### DATA TO PROCESS
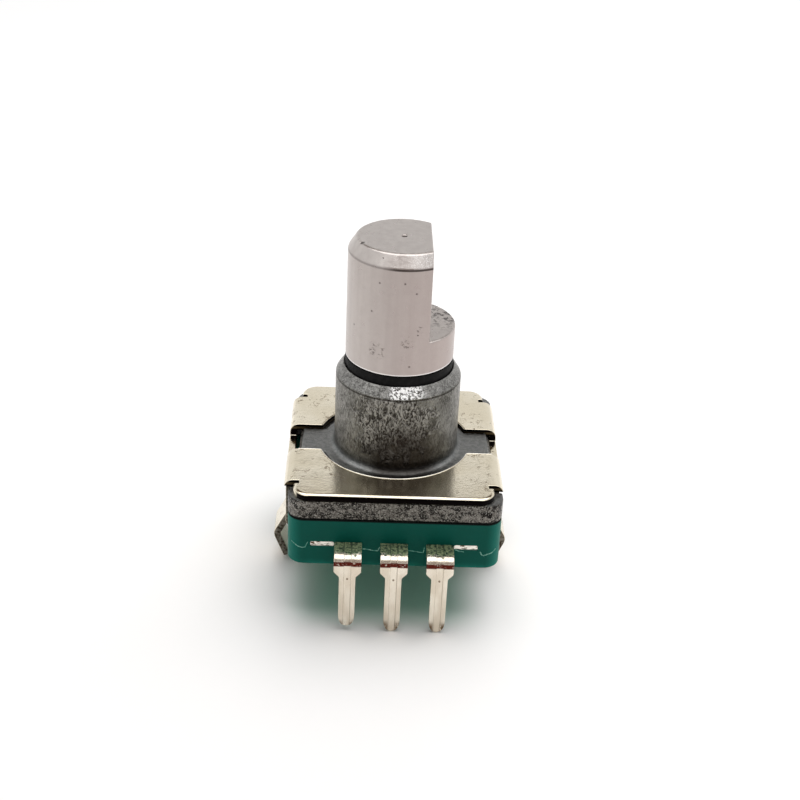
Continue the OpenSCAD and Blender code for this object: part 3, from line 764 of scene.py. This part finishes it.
...
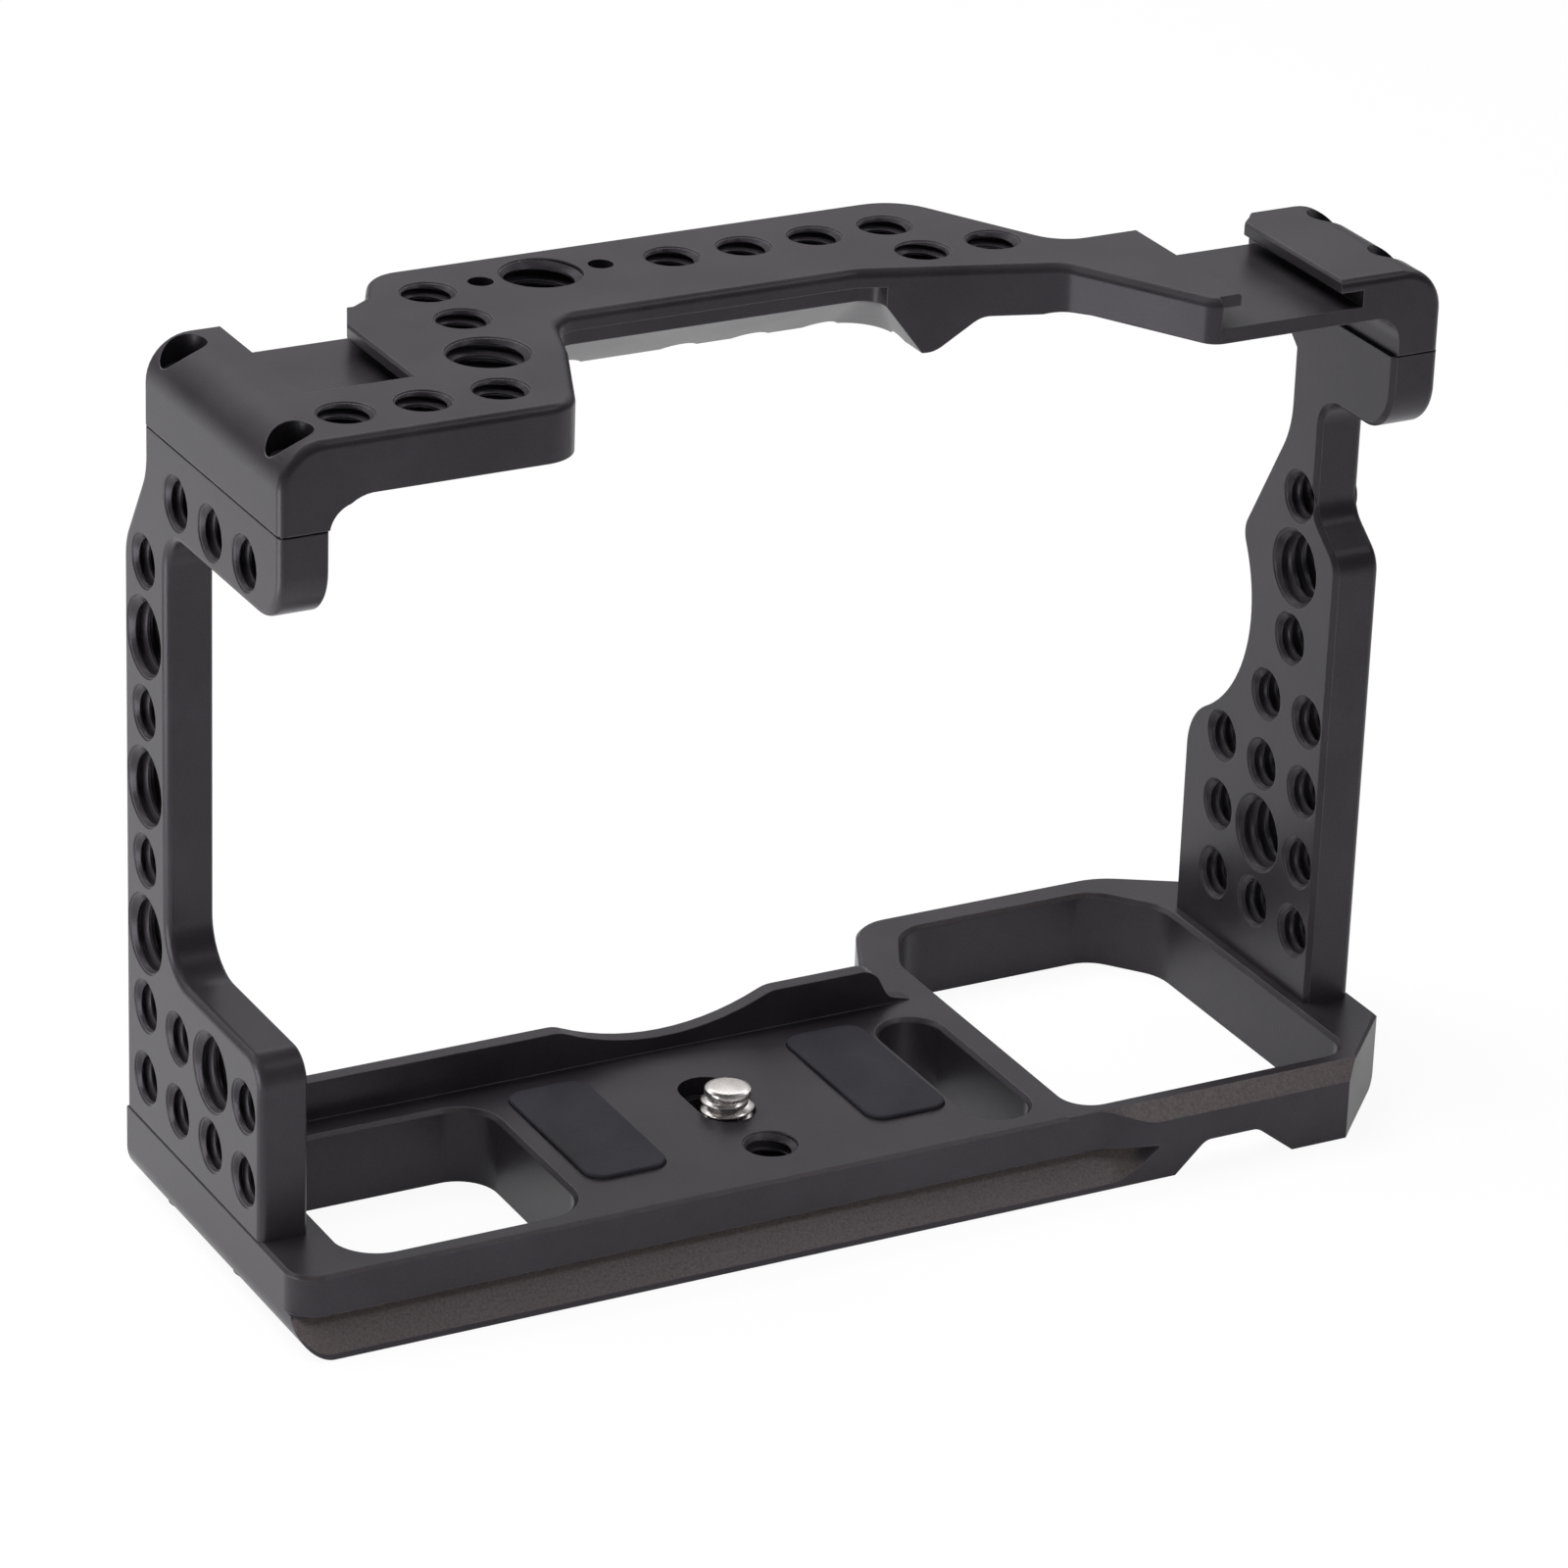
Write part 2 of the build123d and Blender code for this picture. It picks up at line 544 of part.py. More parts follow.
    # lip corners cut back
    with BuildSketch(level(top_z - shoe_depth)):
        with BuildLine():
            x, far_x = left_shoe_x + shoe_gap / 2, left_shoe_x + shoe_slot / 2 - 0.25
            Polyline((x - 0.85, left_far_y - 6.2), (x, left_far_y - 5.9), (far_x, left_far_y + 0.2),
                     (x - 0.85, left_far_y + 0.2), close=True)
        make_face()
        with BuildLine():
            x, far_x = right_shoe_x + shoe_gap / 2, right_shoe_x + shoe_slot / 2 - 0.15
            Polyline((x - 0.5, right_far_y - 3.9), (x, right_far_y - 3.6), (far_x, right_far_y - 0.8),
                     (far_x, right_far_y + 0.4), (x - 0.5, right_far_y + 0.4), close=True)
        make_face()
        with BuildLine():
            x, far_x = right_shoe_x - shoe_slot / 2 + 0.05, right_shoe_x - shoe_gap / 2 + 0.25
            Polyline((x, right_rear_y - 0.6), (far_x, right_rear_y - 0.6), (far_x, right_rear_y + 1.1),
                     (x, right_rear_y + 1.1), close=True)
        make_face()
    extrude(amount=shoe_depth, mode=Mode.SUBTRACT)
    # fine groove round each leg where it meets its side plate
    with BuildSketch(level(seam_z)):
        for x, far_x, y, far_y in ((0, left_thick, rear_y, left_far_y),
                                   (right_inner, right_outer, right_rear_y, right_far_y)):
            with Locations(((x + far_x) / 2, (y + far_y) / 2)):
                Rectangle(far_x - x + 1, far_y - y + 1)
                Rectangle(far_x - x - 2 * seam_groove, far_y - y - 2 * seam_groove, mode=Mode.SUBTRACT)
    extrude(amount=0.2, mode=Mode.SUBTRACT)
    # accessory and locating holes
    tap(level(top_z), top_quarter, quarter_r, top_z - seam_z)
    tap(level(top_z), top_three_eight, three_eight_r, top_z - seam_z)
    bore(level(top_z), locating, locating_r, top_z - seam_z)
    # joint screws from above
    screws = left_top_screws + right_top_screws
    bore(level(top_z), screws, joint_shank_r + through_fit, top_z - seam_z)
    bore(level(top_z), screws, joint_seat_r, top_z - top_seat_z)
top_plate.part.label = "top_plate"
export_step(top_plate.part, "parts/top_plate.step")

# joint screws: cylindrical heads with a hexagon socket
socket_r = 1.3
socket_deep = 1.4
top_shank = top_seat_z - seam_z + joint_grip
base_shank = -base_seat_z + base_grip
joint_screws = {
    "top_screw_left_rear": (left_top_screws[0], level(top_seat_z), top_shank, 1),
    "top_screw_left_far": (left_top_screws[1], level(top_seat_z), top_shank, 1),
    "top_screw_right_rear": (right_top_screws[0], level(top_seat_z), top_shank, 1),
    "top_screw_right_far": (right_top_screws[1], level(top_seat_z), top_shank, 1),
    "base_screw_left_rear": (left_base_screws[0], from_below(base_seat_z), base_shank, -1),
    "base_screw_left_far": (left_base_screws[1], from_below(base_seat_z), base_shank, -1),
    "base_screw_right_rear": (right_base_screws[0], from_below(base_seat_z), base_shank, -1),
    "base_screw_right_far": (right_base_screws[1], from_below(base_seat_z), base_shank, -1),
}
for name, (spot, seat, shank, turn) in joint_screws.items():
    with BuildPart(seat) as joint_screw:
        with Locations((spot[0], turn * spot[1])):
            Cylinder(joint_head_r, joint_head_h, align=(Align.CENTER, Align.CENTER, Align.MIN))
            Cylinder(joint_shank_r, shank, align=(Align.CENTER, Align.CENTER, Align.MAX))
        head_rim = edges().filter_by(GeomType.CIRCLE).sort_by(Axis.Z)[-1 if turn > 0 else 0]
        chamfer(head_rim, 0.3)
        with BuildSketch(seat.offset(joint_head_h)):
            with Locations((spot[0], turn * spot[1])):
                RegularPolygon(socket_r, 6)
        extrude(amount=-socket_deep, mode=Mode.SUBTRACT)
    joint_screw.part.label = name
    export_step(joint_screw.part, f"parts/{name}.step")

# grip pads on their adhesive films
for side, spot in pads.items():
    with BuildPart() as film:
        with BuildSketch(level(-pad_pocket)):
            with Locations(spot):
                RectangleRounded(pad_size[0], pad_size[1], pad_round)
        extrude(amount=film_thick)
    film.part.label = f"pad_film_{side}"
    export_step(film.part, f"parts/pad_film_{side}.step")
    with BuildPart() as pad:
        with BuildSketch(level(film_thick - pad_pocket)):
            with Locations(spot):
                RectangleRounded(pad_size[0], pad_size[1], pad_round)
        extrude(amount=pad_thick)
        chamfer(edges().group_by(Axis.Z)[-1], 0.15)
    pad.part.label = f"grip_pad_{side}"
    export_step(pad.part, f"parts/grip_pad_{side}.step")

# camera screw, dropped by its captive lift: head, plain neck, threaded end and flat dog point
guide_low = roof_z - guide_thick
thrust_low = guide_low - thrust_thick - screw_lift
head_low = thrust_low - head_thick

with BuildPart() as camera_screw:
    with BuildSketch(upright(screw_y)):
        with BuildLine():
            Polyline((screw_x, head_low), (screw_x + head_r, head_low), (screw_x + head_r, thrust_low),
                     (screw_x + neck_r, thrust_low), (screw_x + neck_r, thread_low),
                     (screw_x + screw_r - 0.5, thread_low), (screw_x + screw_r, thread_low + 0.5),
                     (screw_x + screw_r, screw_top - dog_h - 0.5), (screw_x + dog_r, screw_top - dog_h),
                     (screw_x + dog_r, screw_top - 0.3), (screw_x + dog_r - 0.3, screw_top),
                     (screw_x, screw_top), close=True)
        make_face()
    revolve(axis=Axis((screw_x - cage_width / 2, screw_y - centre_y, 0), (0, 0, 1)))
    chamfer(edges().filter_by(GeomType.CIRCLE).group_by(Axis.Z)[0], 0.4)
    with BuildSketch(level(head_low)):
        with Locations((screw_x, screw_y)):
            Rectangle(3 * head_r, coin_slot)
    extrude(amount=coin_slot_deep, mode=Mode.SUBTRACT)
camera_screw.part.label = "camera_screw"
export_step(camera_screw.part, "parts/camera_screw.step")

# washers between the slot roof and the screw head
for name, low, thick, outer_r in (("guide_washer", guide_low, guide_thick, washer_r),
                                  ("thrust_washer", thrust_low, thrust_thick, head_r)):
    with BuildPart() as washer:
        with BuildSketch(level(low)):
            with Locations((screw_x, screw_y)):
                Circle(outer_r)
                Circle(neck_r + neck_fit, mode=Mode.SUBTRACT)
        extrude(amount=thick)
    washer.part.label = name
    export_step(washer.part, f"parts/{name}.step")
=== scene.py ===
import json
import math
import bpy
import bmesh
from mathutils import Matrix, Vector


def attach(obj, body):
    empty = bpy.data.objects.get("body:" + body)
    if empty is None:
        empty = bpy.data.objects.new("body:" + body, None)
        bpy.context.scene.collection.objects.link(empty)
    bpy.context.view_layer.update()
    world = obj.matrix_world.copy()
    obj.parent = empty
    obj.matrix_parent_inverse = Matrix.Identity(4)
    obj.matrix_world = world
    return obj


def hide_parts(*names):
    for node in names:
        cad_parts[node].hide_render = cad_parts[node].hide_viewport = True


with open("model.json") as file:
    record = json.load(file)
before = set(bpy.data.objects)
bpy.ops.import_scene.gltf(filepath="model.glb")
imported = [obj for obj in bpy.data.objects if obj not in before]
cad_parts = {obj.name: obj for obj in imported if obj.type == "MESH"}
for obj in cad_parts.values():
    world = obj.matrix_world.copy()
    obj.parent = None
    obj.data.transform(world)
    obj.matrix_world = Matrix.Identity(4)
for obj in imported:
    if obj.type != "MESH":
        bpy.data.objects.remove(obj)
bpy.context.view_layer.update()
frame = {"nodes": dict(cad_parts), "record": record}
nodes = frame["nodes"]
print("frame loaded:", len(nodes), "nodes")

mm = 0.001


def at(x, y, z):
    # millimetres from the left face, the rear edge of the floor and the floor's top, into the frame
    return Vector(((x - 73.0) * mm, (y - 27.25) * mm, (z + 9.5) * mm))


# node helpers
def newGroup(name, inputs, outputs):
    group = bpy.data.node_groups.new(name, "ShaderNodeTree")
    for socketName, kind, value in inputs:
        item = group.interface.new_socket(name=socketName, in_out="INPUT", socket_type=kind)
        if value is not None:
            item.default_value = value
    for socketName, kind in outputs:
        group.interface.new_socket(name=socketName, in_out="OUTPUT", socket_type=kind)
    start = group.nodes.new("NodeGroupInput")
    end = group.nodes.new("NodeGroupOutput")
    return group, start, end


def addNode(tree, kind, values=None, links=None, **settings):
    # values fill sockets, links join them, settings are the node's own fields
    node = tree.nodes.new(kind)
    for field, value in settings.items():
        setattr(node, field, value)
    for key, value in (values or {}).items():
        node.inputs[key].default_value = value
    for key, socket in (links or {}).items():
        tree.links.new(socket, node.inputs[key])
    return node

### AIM
Repeat exactly, and only, the lines from the one containing "# washers between" through the one containing "return Vector(((x - 73.0)", both included.

### TASK RESPONSE
# washers between the slot roof and the screw head
for name, low, thick, outer_r in (("guide_washer", guide_low, guide_thick, washer_r),
                                  ("thrust_washer", thrust_low, thrust_thick, head_r)):
    with BuildPart() as washer:
        with BuildSketch(level(low)):
            with Locations((screw_x, screw_y)):
                Circle(outer_r)
                Circle(neck_r + neck_fit, mode=Mode.SUBTRACT)
        extrude(amount=thick)
    washer.part.label = name
    export_step(washer.part, f"parts/{name}.step")
=== scene.py ===
import json
import math
import bpy
import bmesh
from mathutils import Matrix, Vector


def attach(obj, body):
    empty = bpy.data.objects.get("body:" + body)
    if empty is None:
        empty = bpy.data.objects.new("body:" + body, None)
        bpy.context.scene.collection.objects.link(empty)
    bpy.context.view_layer.update()
    world = obj.matrix_world.copy()
    obj.parent = empty
    obj.matrix_parent_inverse = Matrix.Identity(4)
    obj.matrix_world = world
    return obj


def hide_parts(*names):
    for node in names:
        cad_parts[node].hide_render = cad_parts[node].hide_viewport = True


with open("model.json") as file:
    record = json.load(file)
before = set(bpy.data.objects)
bpy.ops.import_scene.gltf(filepath="model.glb")
imported = [obj for obj in bpy.data.objects if obj not in before]
cad_parts = {obj.name: obj for obj in imported if obj.type == "MESH"}
for obj in cad_parts.values():
    world = obj.matrix_world.copy()
    obj.parent = None
    obj.data.transform(world)
    obj.matrix_world = Matrix.Identity(4)
for obj in imported:
    if obj.type != "MESH":
        bpy.data.objects.remove(obj)
bpy.context.view_layer.update()
frame = {"nodes": dict(cad_parts), "record": record}
nodes = frame["nodes"]
print("frame loaded:", len(nodes), "nodes")

mm = 0.001


def at(x, y, z):
    # millimetres from the left face, the rear edge of the floor and the floor's top, into the frame
    return Vector(((x - 73.0) * mm, (y - 27.25) * mm, (z + 9.5) * mm))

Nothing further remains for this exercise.